Ultraviolet Radiation: How it Affects Life on Earth

How Much Ultraviolet (UV-B) Radiation Are We Getting?
Scientists determine UV-B exposure at the surface in two ways. The first way is by measuring it directly with instruments on the ground. These ground-based instruments can tell us the amount of UV-B radiation reaching the surface at their exact locations. Because the number of these ground-based instruments is limited by cost and by the inaccessibility of many locations around the globe, and because the amount of UV-B radiation can vary enormously from one specific location to another, we depend on data from satellites for long-term, global-scale measurements of UV-B exposure. Satellite data are greatly contributing to scientists’ understanding of the effects of UV-B radiation.

Map of UV Exposure
This map displays estimates of UV-B irradiance at the surface based on the abundance of ozone, as measured by NASA’s Total Ozone Mapping Spectrometer (TOMS) instrument during the month of November, 2000. Data from satellites give us a daily, global perspective on the distribution of UV-B irradiance on the Earth’s surface. (Image by Reto Stöckli, based on data from the TOMS)

The second way to determine UV-B irradiance at the surface is by making estimates based on satellite measurements of ozone, cloud cover, and the other parameters described in What Reaches Earth’s Surface. Such estimates must take into account changes in the amount of radiation coming from the sun to the top of the atmosphere.
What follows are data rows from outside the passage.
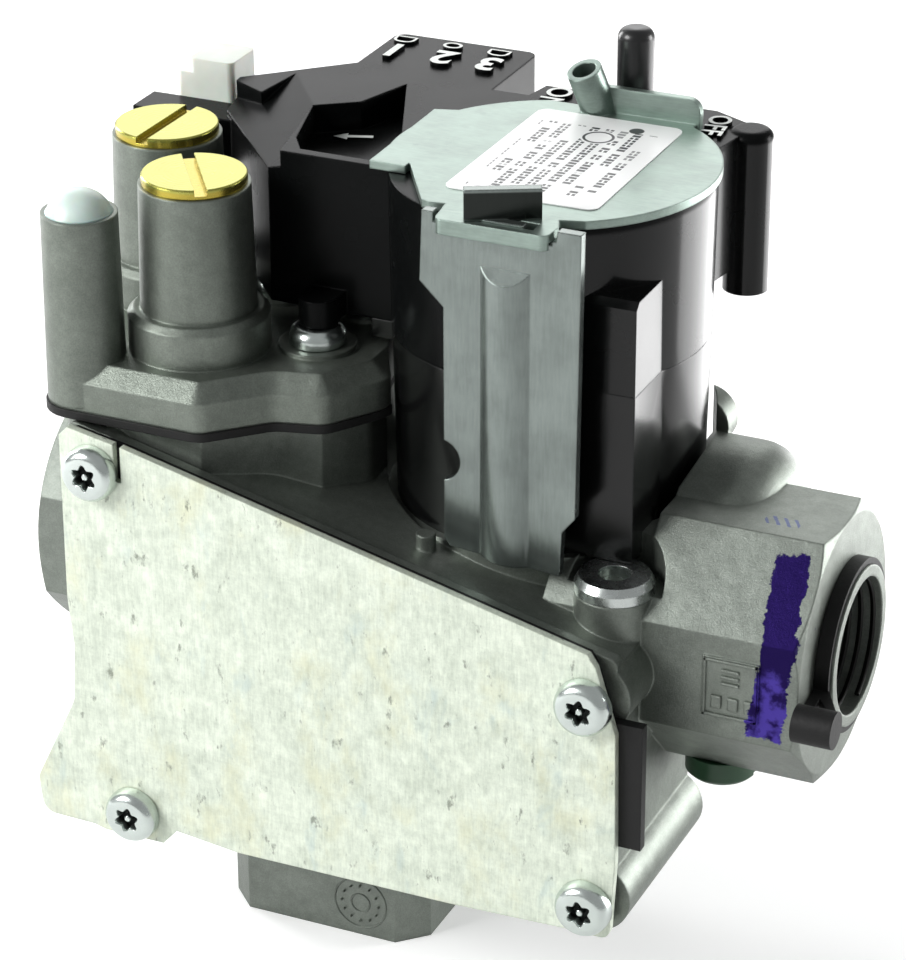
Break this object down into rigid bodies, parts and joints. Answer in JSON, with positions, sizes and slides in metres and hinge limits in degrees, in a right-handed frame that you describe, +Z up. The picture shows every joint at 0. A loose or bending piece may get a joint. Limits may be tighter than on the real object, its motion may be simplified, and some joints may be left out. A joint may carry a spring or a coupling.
{
  "type": "gas valve",
  "caption": "Combination gas control valve for a furnace: cast body with in-line threaded ports, twin pressure regulators, solenoid operator under a steel yoke and an on-off lever.",
  "frame": {"origin": "centre of the inlet mouth, on the pipe axis", "axes": "+X out of the inlet along the pipe axis, +Z up towards the operator, -Y towards the stamped front cover"},
  "size_m": [0.1235, 0.0815, 0.13],
  "materials": {
    "die_cast": "as-cast die casting, bead-blasted grain",
    "regulator_casting": "as-cast die casting",
    "zinc_plate": "bright zinc spangle",
    "yoke_steel": "zinc plated, satin",
    "screw_steel": "bright zinc",
    "gasket_rubber": "matt",
    "black_nylon": "fine spark-eroded texture",
    "lever_plastic": "satin",
    "brass": "turned",
    "white_nylon": "translucent nylon",
    "mint_rubber": "soft, translucent",
    "green_plug": "satin",
    "label": "semi-gloss film",
    "copper_winding": "taped winding",
    "spring_steel": "plain wire",
    "steel": "machined",
    "bobbin_nylon": "natural",
    "terminal_tin": "tinned"
  },
  "bodies": {
    "valve": {"closing_plate": "black_nylon", "coil_bobbin": "bobbin_nylon", "coil_winding": "copper_winding", "core_tube": "steel", "cover_screws": "screw_steel", "diaphragm_plate_front": "steel", "diaphragm_plate_rear": "steel", "foot_ferrule": "screw_steel", "front_cover_gasket": "gasket_rubber", "front_cover_plate": "zinc_plate", "inlet_band": "gasket_rubber", "inlet_screen": "steel", "label": "label", "nylon_connector": "white_nylon", "operator_base": "black_nylon", "operator_cover": "black_nylon", "regulator_cover": "regulator_casting", "regulator_diaphragm": "gasket_rubber", "regulator_screws": "screw_steel", "regulator_spring_front": "spring_steel", "regulator_spring_rear": "spring_steel", "servo_coil": "copper_winding", "terminal_left": "terminal_tin", "terminal_middle": "terminal_tin", "terminal_right": "terminal_tin", "underside_plug": "green_plug", "valve_body": "die_cast", "valve_seat": "brass", "vent_plug": "mint_rubber", "yoke_plate": "yoke_steel", "yoke_strap": "yoke_steel"},
    "lever": {"on_off_lever": "lever_plastic"},
    "main_plunger": {"main_plunger": "steel", "valve_disc": "gasket_rubber", "plunger_spring": "spring_steel", "chamber_spring": "spring_steel"},
    "servo_plunger": {"servo_plunger": "steel"},
    "cap_lift_front": {"cap_seal_front": "gasket_rubber"},
    "cap_front": {"brass_cap_front": "brass"},
    "adjuster_lift_front": {"spring_seat_front": "steel"},
    "adjuster_front": {"adjuster_front": "white_nylon"},
    "cap_lift_rear": {"cap_seal_rear": "gasket_rubber"},
    "cap_rear": {"brass_cap_rear": "brass"},
    "adjuster_lift_rear": {"spring_seat_rear": "steel"},
    "adjuster_rear": {"adjuster_rear": "white_nylon"}
  },
  "joints": [
    {"name": "lever_slide", "type": "slide", "parent": "valve", "child": "lever", "axis": [1, 0, 0], "range_m": [0, 0.0055]},
    {"name": "plunger_lift", "type": "slide", "parent": "valve", "child": "main_plunger", "axis": [0, 0, 1], "range_m": [0, 0.0025]},
    {"name": "servo_lift", "type": "slide", "parent": "valve", "child": "servo_plunger", "axis": [0, 0, 1], "range_m": [0, 0.0015]},
    {"name": "cap_front_lift", "type": "slide", "parent": "valve", "child": "cap_lift_front", "axis": [0, 0, 1], "range_m": [0, 0.00508]},
    {"name": "cap_front_turn", "type": "hinge", "parent": "cap_lift_front", "child": "cap_front", "pos_m": [-0.0952, -0.0128, 0.0586], "axis": [0, 0, 1], "range_deg": [0, 1443]},
    {"name": "adjuster_front_lift", "type": "slide", "parent": "valve", "child": "adjuster_lift_front", "axis": [0, 0, 1], "range_m": [-0.003, 0.003], "deforming": ["regulator_spring_front"]},
    {"name": "adjuster_front_turn", "type": "hinge", "parent": "adjuster_lift_front", "child": "adjuster_front", "pos_m": [-0.0952, -0.0128, 0.0466], "axis": [0, 0, 1], "range_deg": [-1083, 1083]},
    {"name": "cap_rear_lift", "type": "slide", "parent": "valve", "child": "cap_lift_rear", "axis": [0, 0, 1], "range_m": [0, 0.00508]},
    {"name": "cap_rear_turn", "type": "hinge", "parent": "cap_lift_rear", "child": "cap_rear", "pos_m": [-0.108, 0.0031, 0.0586], "axis": [0, 0, 1], "range_deg": [0, 1443]},
    {"name": "adjuster_rear_lift", "type": "slide", "parent": "valve", "child": "adjuster_lift_rear", "axis": [0, 0, 1], "range_m": [-0.003, 0.003], "deforming": ["regulator_spring_rear"]},
    {"name": "adjuster_rear_turn", "type": "hinge", "parent": "adjuster_lift_rear", "child": "adjuster_rear", "pos_m": [-0.108, 0.0031, 0.0466], "axis": [0, 0, 1], "range_deg": [-1083, 1083]}
  ],
  "couplings": [
    {"joint": "cap_front_turn", "follows": "cap_front_lift", "rad_per_m": 4947.4},
    {"joint": "adjuster_front_turn", "follows": "adjuster_front_lift", "rad_per_m": 6283.2},
    {"joint": "cap_rear_turn", "follows": "cap_rear_lift", "rad_per_m": 4947.4},
    {"joint": "adjuster_rear_turn", "follows": "adjuster_rear_lift", "rad_per_m": 6283.2}
  ]
}
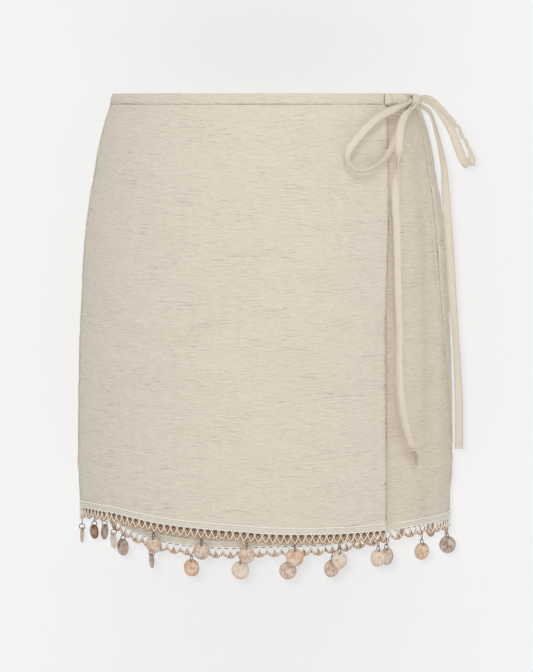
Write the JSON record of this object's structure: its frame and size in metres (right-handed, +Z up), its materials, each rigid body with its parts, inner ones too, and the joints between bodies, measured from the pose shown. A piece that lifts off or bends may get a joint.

To understand how researchers arrive at estimates of UV-B radiation reaching the Earth’s surface, one must first visualize a column of air that extends from the ground to the spacecraft above the atmosphere. Instruments on satellites orbiting the Earth (such as TOMS and OMI/Aura) measure the amounts of ozone, cloud cover, and aerosols in that column. Researchers can accurately calculate how much UV-B radiation there should be at the ground based on those measurements and on other conditions described earlier in this article (elevation, angle of sunlight, etc.). These values for each satellite field of view are incorporated into a global visualization of the data.

Satellite measurements are critical to our understanding of global change such as increases in UV radiation. Their importance derives from their superior calibration over long periods, their ability to observe remote or ocean-covered regions, and their capability of providing consistent global coverage. We also need well-maintained, strategically located ground-based instruments to continue to verify the accuracy of satellite-derived estimates of surface UV exposure over the globe.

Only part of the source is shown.